No Streams in Kernel Threads

Kernel threads are not permitted to use the C library buffer I/O, "stream", interfaces. Those are interfaces like fopen, fread, fwrite, fclose, etc. Those are strictly for use by user applications. This is because these functions modify errno variables and create cancellation points and perhaps other things that are undesirable within the OS.

The thread create logic is largely the same for both kernel threads and for application threads: They both allocate a large buffer from the user memory pool for the stream FILE array. Since kernel threads this is a waste of memory since the kernel threads should not be using streams.

Remove Kernel Thread Stream Allocation

The proposal is (1) Verify that there is no use of streams within the OS, (2) remove the stream allocation for kernel threads, and (3) assure that there are proper checks in place so that there are no uses of the NULL stream array pointer.

For the most part, the OS is clean, there are essentially no use of streams within the OS. There are, however, a few violations of this that will need to be fixed; fopen() is called in some of the lc3850.

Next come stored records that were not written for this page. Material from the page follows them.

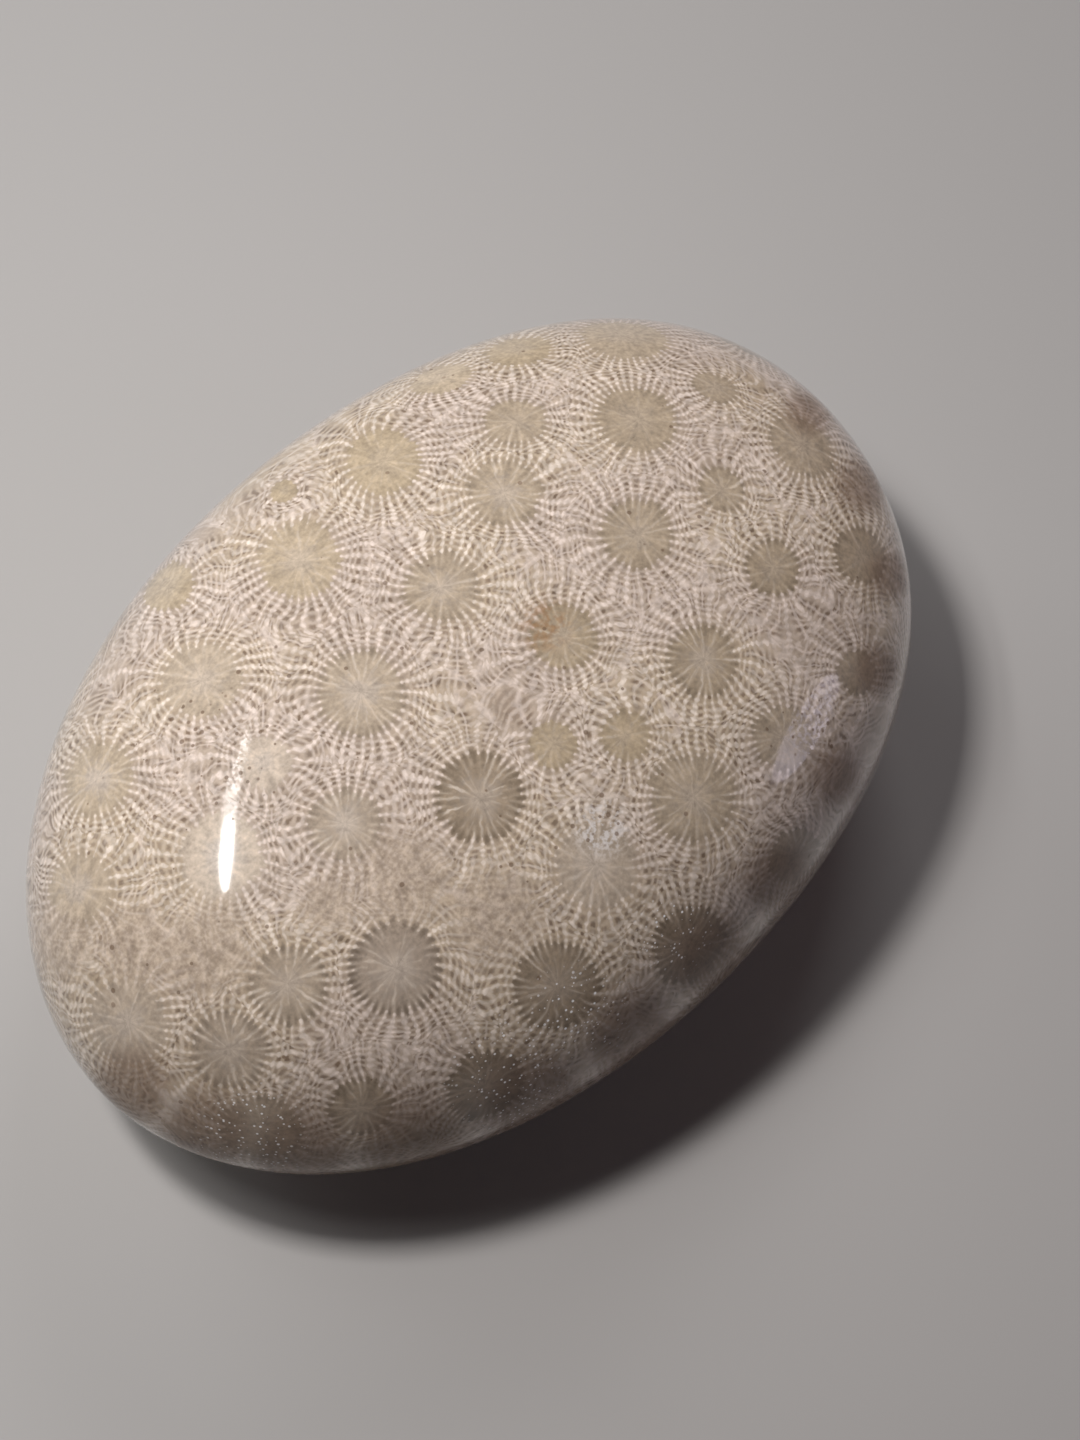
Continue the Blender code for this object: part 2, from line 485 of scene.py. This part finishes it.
# %% A socket that can be calculated with
class Strand:
    """A value or colour on its way through a material's nodes."""

    def __init__(self, tree, socket=None):
        self.tree = tree
        self.socket = socket

    def node(self, kind, settings=(), inputs=(), output=0):
        """Adds a node, sets it up, plugs values or strands into its sockets and gives one of its outputs."""
        made = self.tree.nodes.new(kind)
        for name, setting in dict(settings).items():
            setattr(made, name, setting)
        for name, value in dict(inputs).items():
            if isinstance(value, Strand):
                self.tree.links.new(value.socket, made.inputs[name])
            else:
                made.inputs[name].default_value = value
        return Strand(self.tree, made.outputs[output] if made.outputs else None)

    def sibling(self, output):
        """Another output of the node that this strand comes from."""
        return Strand(self.tree, self.socket.node.outputs[output])

    def math(self, operation, *values):
        """A Math node on one to three values or strands."""
        return self.node("ShaderNodeMath", {"operation": operation}, enumerate(values))

    def vector(self, operation, inputs, output=0):
        """A Vector Math node, which also keeps a colour in colour."""
        return self.node("ShaderNodeVectorMath", {"operation": operation}, inputs, output)

    def split(self):
        """The three parts of a vector or of a colour."""
        parts = self.node("ShaderNodeSeparateXYZ", (), {0: self})
        return parts, parts.sibling(1), parts.sibling(2)

    def __add__(self, other):
        return self.math("ADD", self, other)

    def __radd__(self, other):
        return self.math("ADD", other, self)

    def __sub__(self, other):
        return self.math("SUBTRACT", self, other)

    def __rsub__(self, other):
        return self.math("SUBTRACT", other, self)

    def __mul__(self, other):
        return self.math("MULTIPLY", self, other)

    def __rmul__(self, other):
        return self.math("MULTIPLY", other, self)

    def __truediv__(self, other):
        return self.math("DIVIDE", self, other)

    def __rtruediv__(self, other):
        return self.math("DIVIDE", other, self)

    def __mod__(self, other):
        return self.math("FLOORED_MODULO", self, other)

    def __abs__(self):
        return self.math("ABSOLUTE", self)

    def rise(self, start, end):
        """0 before start, 1 after end, smooth between. With start above end it falls instead."""
        settings = {"interpolation_type": "SMOOTHSTEP"}
        return self.node("ShaderNodeMapRange", settings, {"Value": self, "From Min": start, "From Max": end})

    def blend(self, first, second):
        """first where this strand is 0, second where it is 1, for colours."""
        return self.node("ShaderNodeMix", {"data_type": "RGBA"}, {0: self, 6: first, 7: second}, 2)


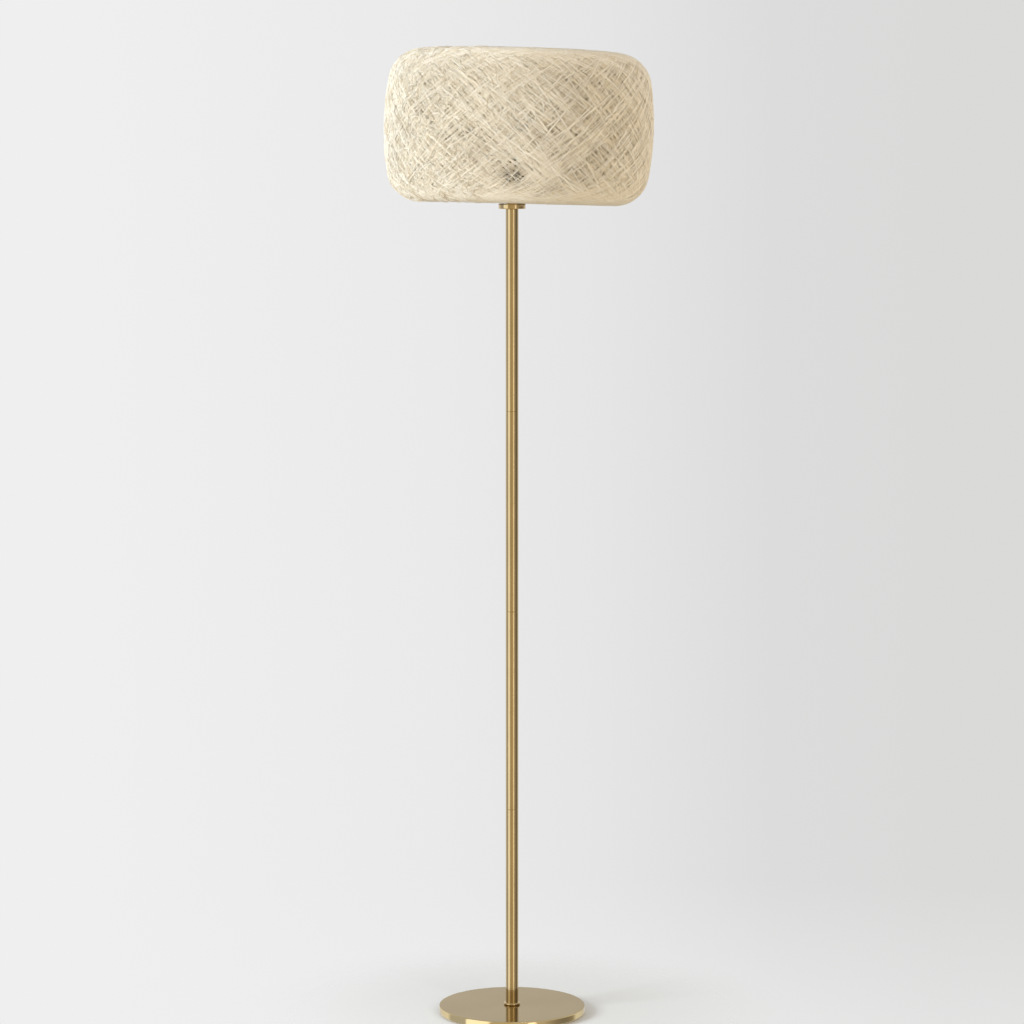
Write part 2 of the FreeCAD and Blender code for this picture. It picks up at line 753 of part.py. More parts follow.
def finial():
    """Turned knob screwed down on the spider's hub; its thread is left smooth."""
    ball_z = FINIAL_H - 2 * FINIAL_BALL_R
    knob = turned(
        [
            (0, 0, 0),
            (FINIAL_BASE_R, 0, FINIAL_FOOT_EDGE_R),
            (FINIAL_BASE_R, FINIAL_BASE_T, FINIAL_BASE_EDGE_R),
            (FINIAL_WAIST_R, ball_z + FINIAL_WAIST_H, FINIAL_BASE_EDGE_R),
            (FINIAL_BALL_R, ball_z + FINIAL_BALL_RISE, FINIAL_BALL_FOOT_R),
            (FINIAL_BALL_R, FINIAL_H, FINIAL_CROWN_R),
            (0, FINIAL_H, 0),
        ],
        FINIAL_Z,
    )
    start = FreeCAD.Vector(0, 0, FINIAL_Z)
    return knob.cut(rod(STUD_R + RUN_GAP, start, Z_AXIS, FINIAL_BORE_D))


# ---- shade -----------------------------------------------------------------------------------


def drum_point(angle, inset):
    """(radius, height from the middle) where the outline, inset from the outer face, slopes so."""
    if abs(angle) <= SIDE_ANGLE:
        reach = SHADE_SIDE_R - inset
        return SIDE_CENTRE_R + reach * math.cos(angle), reach * math.sin(angle)
    reach = SHADE_CORNER_R - inset
    centre_h = math.copysign(CORNER_CENTRE_H, angle)
    return CORNER_CENTRE_R + reach * math.cos(angle), centre_h + reach * math.sin(angle)


def drum_edges(inset, mouth_r):
    """Outline from the top mouth round to the bottom mouth, in the XZ plane at SHADE_MID_Z."""

    def at(angle):
        r, h = drum_point(angle, inset)
        return FreeCAD.Vector(r, 0, SHADE_MID_Z + h)

    right = math.pi / 2
    bend = (right + SIDE_ANGLE) / 2
    lip_h = SHADE_H / 2 - inset
    top = FreeCAD.Vector(mouth_r, 0, SHADE_MID_Z + lip_h)
    foot = FreeCAD.Vector(mouth_r, 0, SHADE_MID_Z - lip_h)
    return [
        Part.LineSegment(top, at(right)).toShape(),
        Part.Arc(at(right), at(bend), at(SIDE_ANGLE)).toShape(),
        Part.Arc(at(SIDE_ANGLE), at(0), at(-SIDE_ANGLE)).toShape(),
        Part.Arc(at(-SIDE_ANGLE), at(-bend), at(-right)).toShape(),
        Part.LineSegment(at(-right), foot).toShape(),
    ]


def shade_core():
    """Inner layers of the winding as one stiff skin, open at both mouths."""
    outer = drum_edges(CORE_INSET, SHADE_MOUTH_R)
    inner = drum_edges(CORE_INSET + SHADE_CORE_T, SHADE_MOUTH_R)
    ends = [
        Part.LineSegment(outer[0].Vertexes[0].Point, inner[0].Vertexes[0].Point).toShape(),
        Part.LineSegment(outer[-1].Vertexes[-1].Point, inner[-1].Vertexes[-1].Point).toShape(),
    ]
    face = Part.Face(Part.Wire(Part.__sortEdges__(outer + inner + ends)))
    return face.revolve(ORIGIN, Z_AXIS, 360)


def mouth_ring(side):
    """Wire hoop at the top mouth (side 1) or the bottom mouth (side -1)."""
    height = SHADE_H / 2 - WIRE_FACE_INSET - RING_WIRE_R
    at = FreeCAD.Vector(0, 0, SHADE_MID_Z + side * height)
    return Part.makeTorus(RING_R, RING_WIRE_R, at, Z_AXIS)


def cage_rib(hoops):
    """Upright wire that gives the drum its outline, welded to the outside of both hoops."""
    rib = wire_rod(drum_edges(WIRE_FACE_INSET + RIB_WIRE_R, RING_R), RIB_WIRE_R)
    return rib.cut(hoops)


def spider_arm(hub, hoop):
    """Wire from the hub, which sits below the top mouth, out and up to the top hoop."""
    hub_z = HUB_Z + HUB_T / 2
    ring_z = SHADE_MID_Z + SHADE_H / 2 - WIRE_FACE_INSET - RING_WIRE_R
    arm = wire_rod(
        rounded_path(
            [(HUB_R - ARM_IN_HUB, hub_z, 0), (ARM_FLAT_L, hub_z, ARM_BEND_R), (RING_R, ring_z, 0)]
        ),
        ARM_WIRE_R,
    )
    return arm.cut([hub, hoop])


def strand_point(phase):
    """Middle of the strand: it swings from mouth to mouth as it goes round, each up-stroke one
    layer under the down-strokes."""
    swing = math.asin(STRAND_SHARPNESS * math.sin(phase)) / math.asin(STRAND_SHARPNESS)
    along = STRAND_REACH * swing
    layer = math.tanh(STRAND_LAYER_CHANGE * math.cos(phase))
    inset = STRAND_MID_INSET + layer * STRAND_LAYER_STEP / 2
    far = abs(along)
    if far <= SIDE_L:
        angle = far / SHADE_SIDE_R
    else:
        angle = SIDE_ANGLE + min(far - SIDE_L, CORNER_L) / SHADE_CORNER_R
    r, h = drum_point(angle, inset)
    r -= max(0.0, far - SIDE_L - CORNER_L)
    turn = phase * STRAND_TURNS / STRAND_LOOPS
    z = SHADE_MID_Z + math.copysign(h, along)
    return FreeCAD.Vector(r * math.cos(turn), r * math.sin(turn), z)


def half_arc(start, tangent, end):
    """Arc from start, leaving along tangent, to end."""
    chord = end - start
    away = chord - tangent * chord.dot(tangent)
    if away.Length < 1e-7:
        return Part.LineSegment(start, end)
    away.normalize()
    radius = chord.Length**2 / (2 * chord.dot(away))
    centre = start + away * radius
    middle = centre + (start + chord * 0.5 - centre).normalize() * abs(radius)
    return Part.Arc(start, middle, end)


def biarc(start, start_dir, end, end_dir):
    """Two tangent arcs from start to end that keep both directions."""
    chord = end - start
    both = start_dir + end_dir
    a = 2 * (1 - start_dir.dot(end_dir))
    b = 2 * chord.dot(both)
    c = -chord.dot(chord)
    reach = -c / b if a < 1e-9 else (-b + math.sqrt(b * b - 4 * a * c)) / (2 * a)
    joint = (start + end + (start_dir - end_dir) * reach) * 0.5
    back = half_arc(end, end_dir * -1, joint)
    first = half_arc(start, start_dir, joint)
    middle = back.value((back.FirstParameter + back.LastParameter) / 2)
    return [first.toShape(), Part.Arc(joint, middle, end).toShape()]


def strand_phases():
    """Phases where the strand's arcs meet: even steps along the side and even steps round each
    corner of the drum, so that no arc spans the line where the two curves meet."""
    stops = [SIDE_L * i / STRAND_SIDE_SPANS for i in range(STRAND_SIDE_SPANS)]
    corner_step = (STRAND_REACH - SIDE_L) / STRAND_CORNER_SPANS
    stops += [SIDE_L + corner_step * i for i in range(STRAND_CORNER_SPANS + 1)]
    top = math.asin(STRAND_SHARPNESS)
    rise = []
    for stop in stops:
        swing = math.sin(top * stop / STRAND_REACH) / STRAND_SHARPNESS
        rise.append(math.asin(min(1.0, swing)))
    half = rise + [math.pi - p for p in reversed(rise[1:-1])]
    phases = [math.pi * i + p for i in range(2 * STRAND_LOOPS) for p in half]
    return [STRAND_LEFT_OPEN] + phases[1:] + [2 * math.pi * STRAND_LOOPS - STRAND_LEFT_OPEN]


def strand_edges():
    phases = strand_phases()
    spans = len(phases) - 1
    tiny = 1e-5
    points = [strand_point(p) for p in phases]
    ways = [(strand_point(p + tiny) - strand_point(p - tiny)).normalize() for p in phases]
    edges = []
    for i in range(spans):
        edges += biarc(points[i], ways[i], points[i + 1], ways[i + 1])
    return edges


def least_self_gap(edges):
    """Least gap between two stretches of the strand, measured on points along it."""
    step = 1.5
    points, far = [], []
    gone = 0.0
    for edge in edges:
        count = max(2, int(edge.Length / step))
        for point in edge.discretize(count)[:-1]:
            points.append(point)
            far.append(gone)
            gone += edge.Length / (count - 1)
    cell = 8.0
    grid = {}
    for i, p in enumerate(points):
        grid.setdefault((int(p.x // cell), int(p.y // cell), int(p.z // cell)), []).append(i)
    least = 1e9
    steps = (-1, 0, 1)
    near = [(a, b, c) for a in steps for b in steps for c in steps]
    for (x, y, z), here in grid.items():
        for a, b, c in near:
            for j in grid.get((x + a, y + b, z + c), ()):
                for i in here:
                    if far[j] - far[i] > 6 * cell:
                        least = min(least, (points[i] - points[j]).Length)
    return least - 2 * STRAND_R


def shade_winding():
    """Outer strand of the winding as one unbroken tube."""
    edges = strand_edges()
    radii = [e.Curve.Radius for e in edges if hasattr(e.Curve, "Radius")]
    length = sum(e.Length for e in edges)
    tube = wire_rod(edges, STRAND_R)
    share = tube.Volume / (math.pi * STRAND_R**2 * length)
    print(f"strand: {STRAND_LOOPS} loops, {length / 1000:.2f} m, least radius {min(radii):.1f} mm")
    print(f"strand: least gap to itself {least_self_gap(edges):.2f} mm, volume share {share:.4f}")
    return tube


def shade_nodes():
    hub = ring(HUB_R, STUD_R + SLIDE_GAP, HUB_Z, HUB_T, HUB_EDGE_R)
    top_hoop, foot_hoop = mouth_ring(1), mouth_ring(-1)
    rib = cage_rib([top_hoop, foot_hoop])
    arm = spider_arm(hub, top_hoop)
    nodes = {
        "shade_core": shade_core(),
        "shade_winding": shade_winding(),
        "shade_top_ring": top_hoop,
        "shade_bottom_ring": foot_hoop,
        "spider_hub": hub,
    }
    for i in range(ARMS):
        nodes[f"spider_arm_{i + 1}"] = about_z(arm, ARM_FIRST_DEG + i * 360 / ARMS)
    for i in range(RIBS):
        nodes[f"cage_rib_{i + 1}"] = about_z(rib, RIB_FIRST_DEG + i * 360 / RIBS)
    return nodes


# ---- all nodes -------------------------------------------------------------------------------


def all_nodes():
    nodes = {}
    nodes.update(base_nodes())
    nodes.update(pole_nodes())
    nodes.update(holder_nodes())
    nodes.update(key_nodes())
    nodes.update(bulb_nodes())
    nodes["harp_saddle"] = harp_saddle()
    nodes["harp_wire"] = harp_wire()
    nodes["harp_feet"] = harp_feet()
    nodes["harp_sleeve_front"] = harp_sleeve(-1)
    nodes["harp_sleeve_back"] = harp_sleeve(1)
    nodes["harp_swivel"] = harp_swivel()
    nodes["finial"] = finial()
    nodes.update(shade_nodes())
    return nodes


os.makedirs("parts", exist_ok=True)
for name, shape in all_nodes().items():
    if not shape.isValid():
        print("not valid:", name)
    shape.exportStep(f"parts/{name}.step")
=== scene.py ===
import math

import bpy
import numpy as np
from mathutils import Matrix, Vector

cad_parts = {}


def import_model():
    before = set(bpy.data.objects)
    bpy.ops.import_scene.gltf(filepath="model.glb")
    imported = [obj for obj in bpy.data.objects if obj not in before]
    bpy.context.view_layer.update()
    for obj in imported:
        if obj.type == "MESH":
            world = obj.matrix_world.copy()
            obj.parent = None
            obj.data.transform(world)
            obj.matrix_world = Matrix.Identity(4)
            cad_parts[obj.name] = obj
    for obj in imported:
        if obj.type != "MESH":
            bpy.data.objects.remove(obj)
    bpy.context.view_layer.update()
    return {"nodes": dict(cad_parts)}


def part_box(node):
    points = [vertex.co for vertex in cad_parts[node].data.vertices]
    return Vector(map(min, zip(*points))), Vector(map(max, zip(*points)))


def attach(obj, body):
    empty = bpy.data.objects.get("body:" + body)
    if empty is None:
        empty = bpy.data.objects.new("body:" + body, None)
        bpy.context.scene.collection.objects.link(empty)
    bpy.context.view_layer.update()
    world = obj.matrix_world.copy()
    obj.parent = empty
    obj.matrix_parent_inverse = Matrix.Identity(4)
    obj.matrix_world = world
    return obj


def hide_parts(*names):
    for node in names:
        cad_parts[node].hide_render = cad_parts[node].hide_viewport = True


# Floor lamp: a drum shade of natural fibre wound over a cage of wire, on a brass pole and a round
# base. Everything is in metres, +Z up, and the camera stands on the -Y side.

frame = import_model()
NODES = frame["nodes"]
SCENE = bpy.context.scene
RNG = np.random.default_rng(20260)

# ---- sizes -----------------------------------------------------------------------------------

# outer face of the drum
DRUM_R = 0.1985
DRUM_H = 0.222
DRUM_SIDE_R = 0.430
DRUM_CORNER_R = 0.050
DRUM_MID_Z = 1.3278

# the rim, where the strands roll over the mouth's hoop
RIM_R = 0.1426
ROLL_R = 0.0074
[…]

Remove the File Descriptor Array Too

A second phase would be to remove the file descriptor array from kernel threads. File descriptors are, again, only for use by applications; within the OS, file access is done using the struct file (aka, FILE), structure directly. However, I suspect that there are many hidden uses of file descriptors in the system. For one, file_open() which opens the detached file, is not fully implemented; it cheats and uses file descriptors. So let's consider removal of the file descriptor allocation as a second step after the stream allocations have been removed.